══ DATA SEGMENT

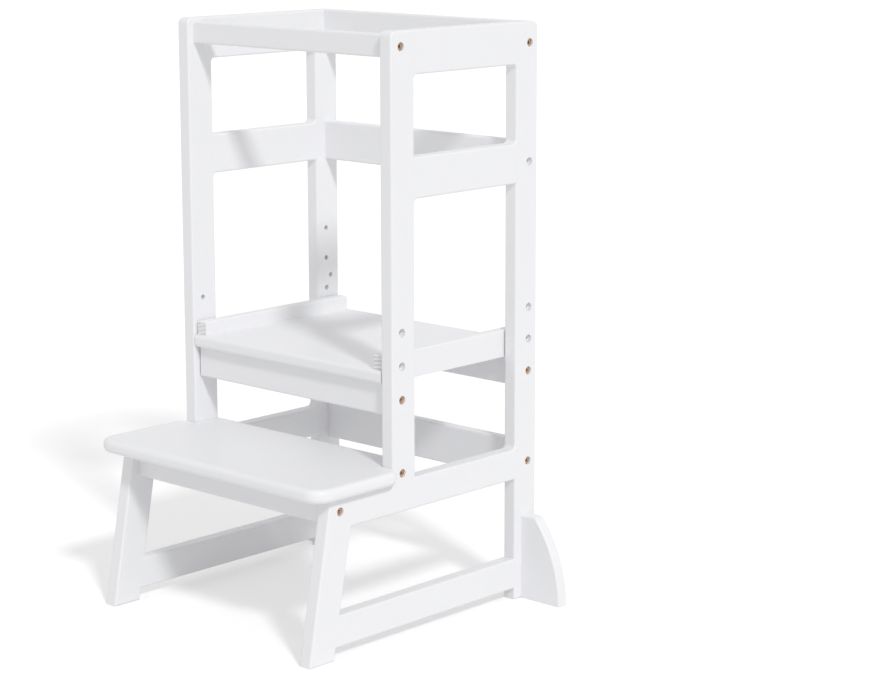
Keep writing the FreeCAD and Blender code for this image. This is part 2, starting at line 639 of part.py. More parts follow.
def step_nodes():
    """The step board, held by a bolt through each front post and by dowels in its apron."""
    pegs = board_pegs(STEP_APRON_Y, STEP_SEAT_HEIGHT)
    bolt_holes = [
        bolt_channel(FRONT_ROW_Y, STEP_BOLT_Z),
        nut_hole(FRONT_ROW_Y, STEP_BOLT_Z, -ALONG_Z, STEP_THICKNESS / 2),
    ]
    holes = both_sides(bolt_holes) + [dowel_hole(peg) for peg in pegs]
    return {
        "step_board": [cut_away(step_board(), holes)],
        "step_board_dowels": [dowel(peg) for peg in pegs],
    }


# ---------------------------------------------------------------- platform
def platform_aprons():
    """The rails under the platform's board, which take its bolts."""
    return [
        Rail(name, y, PLATFORM_APRON_LOW, PLATFORM_APRON_HEIGHT, PLATFORM_SIDE_X, PLATFORM_BOLT_Z, ())
        for name, y in (("platform_front_apron", FRONT_ROW_Y), ("platform_rear_apron", REAR_ROW_Y))
    ]


def platform_board():
    low_corner = Vector(-PLATFORM_SIDE_X, POST_FRONT_Y, PLATFORM_LOW)
    board = block(low_corner, Vector(PLATFORM_SIDE_X, PLATFORM_REAR_Y, PLATFORM_TOP))

    def on_nose(point):
        return near(point.y, POST_FRONT_Y) and (near(point.z, PLATFORM_LOW) or near(point.z, PLATFORM_TOP))

    return board.makeFillet(PLATFORM_NOSE_ROUND, edges_where(board, on_nose))


def platform_cleat():
    """The right cleat, which stands on the board's side edge."""
    top = PLATFORM_TOP + CLEAT_HEIGHT
    low_corner = Vector(PLATFORM_SIDE_X - CLEAT_THICKNESS, CLEAT_FRONT_Y, PLATFORM_TOP)
    cleat = block(low_corner, Vector(PLATFORM_SIDE_X, PLATFORM_REAR_Y, top))
    return cleat.makeFillet(EDGE_ROUND, edges_where(cleat, lambda p: near(p.z, top)))


def cleat_screw(y, clearance):
    """Countersunk screw up through the board into the right cleat, or with a clearance the hole for it."""
    head_radius = CLEAT_SCREW_HEAD_DIAMETER / 2 + clearance
    shank_radius = CLEAT_SCREW_DIAMETER / 2 + clearance
    start = Vector(PLATFORM_SIDE_X - CLEAT_THICKNESS / 2, y, PLATFORM_LOW)
    head = Part.makeCone(head_radius, shank_radius, head_radius - shank_radius, start)
    return head.fuse(cylinder(start, ALONG_Z, CLEAT_SCREW_LENGTH + clearance, 2 * shank_radius))


def cleat_screws(clearance):
    middle_y = (CLEAT_FRONT_Y + PLATFORM_REAR_Y) / 2
    return both_sides([cleat_screw(middle_y + k * CLEAT_SCREW_SPACING, clearance) for k in (-1, 0, 1)])


def platform_nodes():
    aprons = platform_aprons()
    nodes = {apron.name: rail_node(apron, board_pegs(apron.y, PLATFORM_LOW)) for apron in aprons}
    pegs = [peg for apron in aprons for peg in board_pegs(apron.y, PLATFORM_LOW)]
    screw_holes = cleat_screws(CLEAT_SCREW_CLEARANCE)
    cleat = cut_away(platform_cleat(), screw_holes)
    bolts = [bolt(apron.y, apron.bolt_height) for apron in aprons]
    nuts = [barrel_nut(apron.y, apron.bolt_height, ALONG_Y) for apron in aprons]
    nodes["platform_board"] = [cut_away(platform_board(), screw_holes + [dowel_hole(peg) for peg in pegs])]
    nodes["right_platform_cleat"] = [cleat]
    nodes["left_platform_cleat"] = [mirrored(cleat)]
    nodes["platform_bolts"] = both_sides(bolts)
    nodes["platform_barrel_nuts"] = both_sides(nuts)
    nodes["platform_dowels"] = [dowel(peg) for peg in pegs]
    nodes["cleat_screws"] = cleat_screws(0)
    return nodes


# ---------------------------------------------------------------- floor wings
def floor_wing():
    """The right wing: a plate square to the side frame, whose outer edge is an arc, upright at the floor."""
    foot_x = OUTER_X + WING_REACH
    shoulder_x = OUTER_X + WING_TOP_WIDTH
    run = foot_x - shoulder_x
    radius = (run**2 + WING_HEIGHT**2) / (2 * run)
    half_sweep = math.asin(WING_HEIGHT / radius) / 2
    arc_middle_x = foot_x - radius * (1 - math.cos(half_sweep))
    arc_middle = Vector(arc_middle_x, WING_FRONT_Y, radius * math.sin(half_sweep))
    inner_foot = Vector(OUTER_X, WING_FRONT_Y, 0)
    outer_foot = Vector(foot_x, WING_FRONT_Y, 0)
    shoulder = Vector(shoulder_x, WING_FRONT_Y, WING_HEIGHT)
    inner_top = Vector(OUTER_X, WING_FRONT_Y, WING_HEIGHT)
    outline = [
        line(inner_foot, outer_foot),
        arc(outer_foot, arc_middle, shoulder),
        line(shoulder, inner_top),
        line(inner_top, inner_foot),
    ]
    plate = Part.Face(Part.Wire(outline)).extrude(ALONG_Y * WING_THICKNESS)
    corner = edges_where(plate, lambda p: near(p.x, shoulder_x) and near(p.z, WING_HEIGHT))
    plate = plate.makeFillet(WING_TOP_ROUND, corner)

    rims = edges_where(plate, lambda p: near(p.y, WING_FRONT_Y) or near(p.y, WING_REAR_Y))
    free = [rim for rim in rims if rim.CenterOfMass.x - OUTER_X > CUT_MARGIN and rim.CenterOfMass.z > CUT_MARGIN]
    return plate.makeFillet(WING_EDGE_ROUND, free)


def wing_nodes():
    wing = cut_away(floor_wing(), [dowel_hole(peg) for peg in wing_pegs()])
    return {
        "right_floor_wing": [wing],
        "left_floor_wing": [mirrored(wing)],
        "wing_dowels": both_sides([dowel(peg) for peg in wing_pegs()]),
    }


# ---------------------------------------------------------------- assembly
def assembly():
    rails = cross_rails()
    nodes = side_frame_nodes(rails)
    nodes.update(cross_rail_nodes(rails))
    nodes.update(frame_hardware_nodes(rails))
    nodes.update(step_nodes())
    nodes.update(platform_nodes())
    nodes.update(wing_nodes())
    return nodes


def export(nodes):
    os.makedirs("parts", exist_ok=True)
    for name, shapes in nodes.items():
        solids = [solid for shape in shapes for solid in shape.Solids]
        shape = solids[0] if len(solids) == 1 else Part.makeCompound(solids)
        shape.exportStep("parts/" + name + ".step")
        print(name, len(solids), "solids,", round(shape.Volume), "mm3, valid:", shape.isValid())


export(assembly())
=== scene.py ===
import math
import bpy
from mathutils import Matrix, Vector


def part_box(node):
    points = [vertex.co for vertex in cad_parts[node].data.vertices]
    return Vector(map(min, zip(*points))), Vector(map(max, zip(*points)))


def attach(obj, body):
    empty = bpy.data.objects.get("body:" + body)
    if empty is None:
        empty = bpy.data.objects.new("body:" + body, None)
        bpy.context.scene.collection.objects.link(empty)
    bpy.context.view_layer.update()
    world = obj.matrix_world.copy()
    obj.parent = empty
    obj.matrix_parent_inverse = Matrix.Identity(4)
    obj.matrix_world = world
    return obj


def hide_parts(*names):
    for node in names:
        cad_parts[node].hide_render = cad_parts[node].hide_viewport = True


bl_info = {
    "name": "Toddler Helper Stool",
    "version": (1, 0, 0),
    "blender": (4, 5, 0),
    "location": "View3D > Sidebar > Stool",
    "description": "Dresses the packed model of a white wooden helper stool and sets its studio",
    "category": "Object",
}

import bmesh
import bpy
from mathutils import Vector

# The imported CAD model. Every place below is in metres, in its frame: X across the stool, -Y towards the step.
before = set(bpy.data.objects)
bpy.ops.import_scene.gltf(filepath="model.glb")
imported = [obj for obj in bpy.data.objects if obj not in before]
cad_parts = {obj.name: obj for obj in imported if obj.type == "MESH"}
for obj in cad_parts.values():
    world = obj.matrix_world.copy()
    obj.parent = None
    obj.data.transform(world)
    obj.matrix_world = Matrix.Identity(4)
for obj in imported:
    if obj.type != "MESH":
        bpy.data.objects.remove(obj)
bpy.context.view_layer.update()

MM = 0.001
ALONG_X, ALONG_Y, ALONG_Z = 0, 1, 2
OUTWARD = "outward"  # attribute: the direction that a repeated piece faces
PLACE_ON_PIECE = "place_on_piece"  # attribute: a point's place on its own bolt, nut or screw

# How the finish changes over a painted board; a share is how much of the thin paint's colour each part brings
GRAIN_SLOWING = 0.955  # how much slower the grain changes along a board than across it
TONE_SCALE = 9.0  # of the slow changes over a board
GRAIN_SHARE, EDGE_SHARE, TONE_SHARE = 0.30, 0.45, 0.30
GLOSS_BY_TONE, GLOSS_BY_PEEL = 0.16, 0.08  # change of roughness from the least to the most of each
SEED_BY_LOW_X, SEED_BY_LOW_Y, SEED_BY_HIGH_Z = 31, 17, 7  # a board's place gives it a grain of its own
END_FACE_DEPTH = 0.1 * MM  # a place on a board nearer to its end than this is on the end face
RING_WAVER = 1.5 * MM  # how far a growth ring strays from its circle
RING_DARKNESS, RING_CONTRAST = 0.4, 0.3  # of the rings' colour over the paint

# Plated metal and bare beech
PATCH_SIZE = 2.5 * MM  # of the plating's dull patches
PATCH_CONTRAST, PATCH_LEVEL = 2.4, -0.9  # make a mask of the patches' noise
DULL_ROUGHENING = 0.2  # roughness added where the plating has dulled
BEECH, BEECH_GROWTH, BEECH_FLECK = (0.80, 0.62, 0.42, 1), (0.62, 0.44, 0.27, 1), (0.36, 0.22, 0.12, 1)
GROWTH_SCALE, FLECK_SCALE = 260.0, 900.0
FLECK_RADIUS, FLECK_STRENGTH = 0.14, 0.35
BEECH_ROUGHNESS, BEECH_ROUGHENING = 0.5, 0.2  # the smoothest growth, and what the roughest adds

# Shapes of the metal pieces, most of them as shares of the sizes that a user sets
ROUND_SIDES = 48  # of every bolt, nut and screw
HEX_SIDES, HEX_CORNERS = 6, 2 / math.sqrt(3)  # width across a hexagon's corners for 1 across its flats
MOUTH_LOW, MOUTH_TOP = 0.95, 1.6  # widths of the socket's lead-in, of the socket's width
MOUTH_DEPTH = 0.6  # of the lead-in below the head's top, of the head's chamfer
DRILL_WIDTH, DRILL_DEPTH = 0.9, 0.2  # of the drill's point under the socket, of the socket's width
DRILL_SUNK = 0.95  # share of that point that lies under the socket's floor
SHANK_OVERLAP = 0.5 * MM  # how far a shank reaches into its head
CUT_REACH = 1.5  # length of what cuts a nut's hole and slot, of the nut's diameter
RECESS_REACH, RECESS_DEPTH = 0.55, 1.4  # of the head's diameter; of its height, half of it in the head
TIP_WIDTH = 0.1  # of a screw's shank
SHARP_ANGLE = math.radians(30)  # edges that turn by more stay sharp
WELD_DISTANCE = 1e-6  # corners of loose triangles nearer than this are one corner
SORTING_DIGITS = 4  # solids are sorted by their places, rounded to a tenth of a millimetre

SENSOR_WIDTH = 36  # millimetres
KEY_DISTANCE = 3  # of the key light's object from the stool; its light is parallel
WHITE = (1, 1, 1, 1)

# The painted boards of each operator; those of a side frame with the axis that their grain runs along.
SIDE_BOARDS = {
    "front_leg": ALONG_Z,
    "front_post": ALONG_Z,
    "rear_post": ALONG_Z,
    "top_side_rail": ALONG_Y,
    "mid_side_rail": ALONG_Y,
    "step_side_rail": ALONG_Y,
    "bottom_side_rail": ALONG_Y,
}
CROSS_RAILS = ("top_front_rail", "top_back_rail", "mid_back_rail", "low_back_rail")
STEP_BOARDS = ("step_board", "step_front_apron")
PLATFORM_BOARDS = ("platform_board", "platform_front_apron", "platform_rear_apron")
WINGS = ("right_floor_wing", "left_floor_wing")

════

Take exactly the lines from the one containing "rims = edges_where(plate, lambda" through the one containing "for node in" in the data above, and output them with nothing added.

> **ANSWER TO THIS PROBLEM**
    rims = edges_where(plate, lambda p: near(p.y, WING_FRONT_Y) or near(p.y, WING_REAR_Y))
    free = [rim for rim in rims if rim.CenterOfMass.x - OUTER_X > CUT_MARGIN and rim.CenterOfMass.z > CUT_MARGIN]
    return plate.makeFillet(WING_EDGE_ROUND, free)


def wing_nodes():
    wing = cut_away(floor_wing(), [dowel_hole(peg) for peg in wing_pegs()])
    return {
        "right_floor_wing": [wing],
        "left_floor_wing": [mirrored(wing)],
        "wing_dowels": both_sides([dowel(peg) for peg in wing_pegs()]),
    }


# ---------------------------------------------------------------- assembly
def assembly():
    rails = cross_rails()
    nodes = side_frame_nodes(rails)
    nodes.update(cross_rail_nodes(rails))
    nodes.update(frame_hardware_nodes(rails))
    nodes.update(step_nodes())
    nodes.update(platform_nodes())
    nodes.update(wing_nodes())
    return nodes


def export(nodes):
    os.makedirs("parts", exist_ok=True)
    for name, shapes in nodes.items():
        solids = [solid for shape in shapes for solid in shape.Solids]
        shape = solids[0] if len(solids) == 1 else Part.makeCompound(solids)
        shape.exportStep("parts/" + name + ".step")
        print(name, len(solids), "solids,", round(shape.Volume), "mm3, valid:", shape.isValid())


export(assembly())
=== scene.py ===
import math
import bpy
from mathutils import Matrix, Vector


def part_box(node):
    points = [vertex.co for vertex in cad_parts[node].data.vertices]
    return Vector(map(min, zip(*points))), Vector(map(max, zip(*points)))


def attach(obj, body):
    empty = bpy.data.objects.get("body:" + body)
    if empty is None:
        empty = bpy.data.objects.new("body:" + body, None)
        bpy.context.scene.collection.objects.link(empty)
    bpy.context.view_layer.update()
    world = obj.matrix_world.copy()
    obj.parent = empty
    obj.matrix_parent_inverse = Matrix.Identity(4)
    obj.matrix_world = world
    return obj


def hide_parts(*names):
    for node in names:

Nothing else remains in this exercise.